Daisies. Directed by Vera Chytilová, Czech Republic, 1968.
Carmen Gray is a freelance film critic, journalist, and programmer. Find her on Twitter @carmen_gray.
Words are slippery things; their context is everything. Daring Czech New Wave innovator Věra Chytilová’s oft-stated aversion to idenitifying as a feminist has puzzled many over the years, since her films subvert conventional gender roles and chauvinism with uncompromising boldness. But her stance is understandable, if one takes into account the intellectual climate of the Communist-era Prague in which she had to function. Barraged by empty ideological proclamations under totalitarianism, dissident artists had become fed up and suspicious of any rallying slogans. The term “feminism,” regarded skeptically as a western import, was no exception. In that part of Europe, the word had seemed “simply dada,” opposition writer and later president Vaclav Havel once noted.
Ever canny, Chytilová eluded any reductive assumptions pinned to labels by her allies as well as adversaries by deeming herself instead an “individualist” and letting her work do its transformational magic on its own. Revolution by stealth, if you will.

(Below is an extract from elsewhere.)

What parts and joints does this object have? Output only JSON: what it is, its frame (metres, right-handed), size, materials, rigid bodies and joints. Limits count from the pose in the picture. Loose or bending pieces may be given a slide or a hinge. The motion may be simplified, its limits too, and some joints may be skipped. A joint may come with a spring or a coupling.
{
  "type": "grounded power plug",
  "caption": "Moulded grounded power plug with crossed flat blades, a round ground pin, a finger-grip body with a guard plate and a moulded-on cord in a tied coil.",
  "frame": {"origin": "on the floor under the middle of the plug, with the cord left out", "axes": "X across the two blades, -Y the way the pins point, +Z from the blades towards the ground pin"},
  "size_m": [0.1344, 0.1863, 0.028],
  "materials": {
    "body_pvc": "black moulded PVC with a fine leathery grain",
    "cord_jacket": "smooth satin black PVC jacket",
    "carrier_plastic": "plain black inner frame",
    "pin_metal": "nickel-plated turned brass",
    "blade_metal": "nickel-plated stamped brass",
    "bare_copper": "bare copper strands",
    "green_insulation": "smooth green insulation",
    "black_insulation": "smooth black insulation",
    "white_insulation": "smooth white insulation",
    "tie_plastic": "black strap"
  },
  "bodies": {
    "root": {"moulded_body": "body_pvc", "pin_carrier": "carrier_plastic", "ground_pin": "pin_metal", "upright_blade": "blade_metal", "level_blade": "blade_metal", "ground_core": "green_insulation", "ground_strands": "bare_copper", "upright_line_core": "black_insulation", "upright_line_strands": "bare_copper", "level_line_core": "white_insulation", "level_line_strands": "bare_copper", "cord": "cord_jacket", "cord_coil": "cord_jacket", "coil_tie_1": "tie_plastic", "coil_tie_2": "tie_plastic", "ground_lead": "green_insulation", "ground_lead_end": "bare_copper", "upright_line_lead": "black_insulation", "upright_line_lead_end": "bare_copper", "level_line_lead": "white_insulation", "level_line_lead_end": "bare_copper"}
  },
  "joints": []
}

What does a call to female revolt look like when not announced under a mass-mobilising banner? Chytilová directed her greatest masterpiece of rebellion Daisies (1966) during the Prague Spring – a brief window of creative freedom that the Soviets soon cracked down upon. With irreverent energy it tears apart a stifling patriarchal order in a mischievous riot of destruction; its focus upon clearing the ground, rather than organising what may come after.
Marie I and Marie II (non-professionals Jitka Cerhová and Ivana Karbanová) are spirited accomplices in mayhem, declaring that since the world has gone bad they’ll be bad too.

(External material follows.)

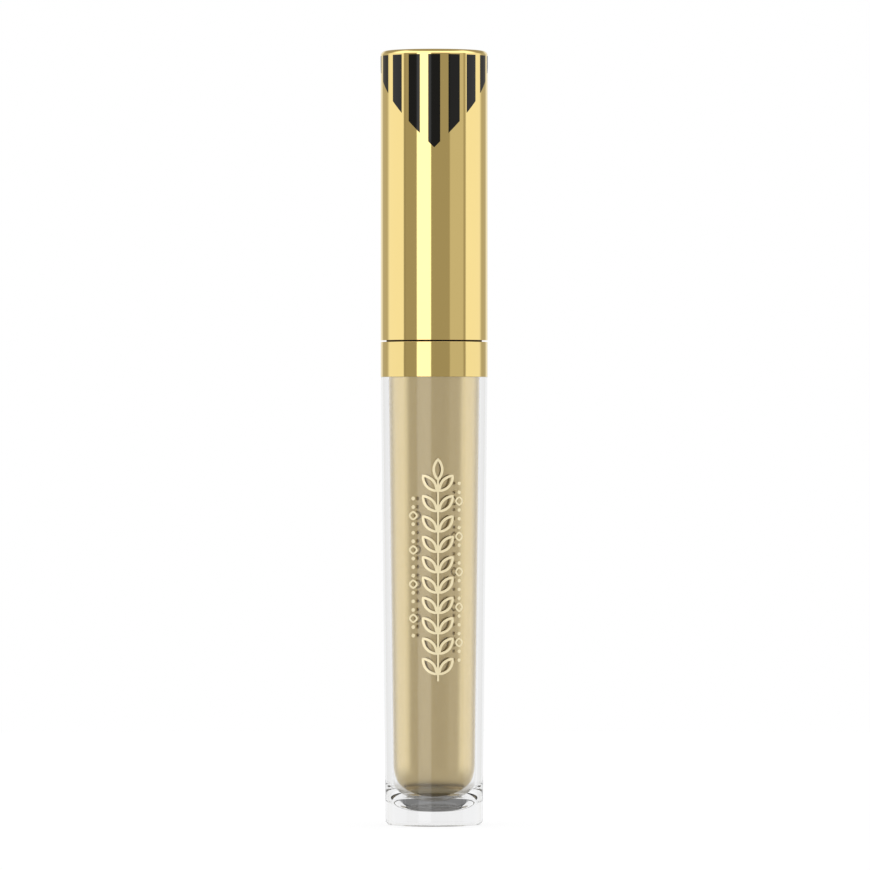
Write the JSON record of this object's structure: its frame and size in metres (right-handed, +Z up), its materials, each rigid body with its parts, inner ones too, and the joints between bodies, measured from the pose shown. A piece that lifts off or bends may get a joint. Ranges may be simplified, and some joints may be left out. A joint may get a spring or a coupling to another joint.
{
  "type": "mascara tube",
  "caption": "Closed mascara tube: a gold vial in a clear jacket under a gold collar and screw cap that carries the wand and its brush.",
  "frame": {"origin": "centre of the foot that the closed tube stands on", "axes": "+Z up along the tube to the cap's top, -Y the front with the ray fan on the cap, +X to the right of the front"},
  "size_m": [0.017, 0.017, 0.1228],
  "materials": {
    "clear_jacket": "clear, polished",
    "vial_gold": "satin gold paint",
    "collar_gold": "metallised gold, glossy",
    "wiper_plastic": "milky, slightly waxy",
    "cap_gold": "metallised gold, glossy, with a black lacquered ray fan",
    "liner_plastic": "black, moulded",
    "washer_foam": "white foam",
    "rod_plastic": "black, glossy",
    "core_plastic": "black, moulded",
    "bristle_elastomer": "black, soft, wet with product"
  },
  "bodies": {
    "bottle": {"outer_jacket": "clear_jacket", "inner_vial": "vial_gold", "shoulder_collar": "collar_gold", "wiper": "wiper_plastic"},
    "seal": {"sealing_washer": "washer_foam"},
    "wand": {"cap_shell": "cap_gold", "inner_cap": "liner_plastic", "wand_rod": "rod_plastic", "brush_core": "core_plastic", "brush_bristles": "bristle_elastomer"}
  },
  "joints": [
    {"name": "wand_lift", "type": "slide", "parent": "bottle", "child": "seal", "axis": [0, 0, 1], "range_m": [0, 0.085], "deforming": ["brush_bristles"]},
    {"name": "cap_turn", "type": "hinge", "parent": "seal", "child": "wand", "pos_m": [0, 0, 0.0887], "axis": [0, 0, 1], "range_deg": [0, 540]}
  ]
}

Older men who aspire to sugar-daddy roles of power are run rings around by the pair who eat their fill then leave them to foot the bill, flipping decorum on its head in an episodic careen around the Czech capital. Their absurdist, language-bending exchanges and unbridled gestures of defiance (at one point, they slice up phallic-shaped foods), play out through psychedelic sequences of boundless experimentation that combine allusions to witch-trial dunking, and archival footage of wartime attack.
The Maries’ giggling demeanours are a rejection of a corrupt regime’s posturing gravity. Their extravagant food fight finale – decimating a banquet that’s been set out for party officials, before plummeting from a chandelier – undercuts the Communist trumpeting of worker productivity, and utopian future promised to supposed heroes of developed political consciousness. It was this “decadent” wastage of food that Czech authorities found particularly abhorrent, banning Daisies.
But the antics of the Maries create and affirm space for personal freedom – an act that confers dignity on their audience, through methods of outrageous anarchy.
Not fearing nihilism or even death, they reject the wasteland around them in the most radical way imaginable. In professing no coherent strategy but uncontainable energy for rule-breaking and pure being, they don’t fight for systemic change. Yet they inspire hope for it, by confirming that anything, even if just for a moment, is possible.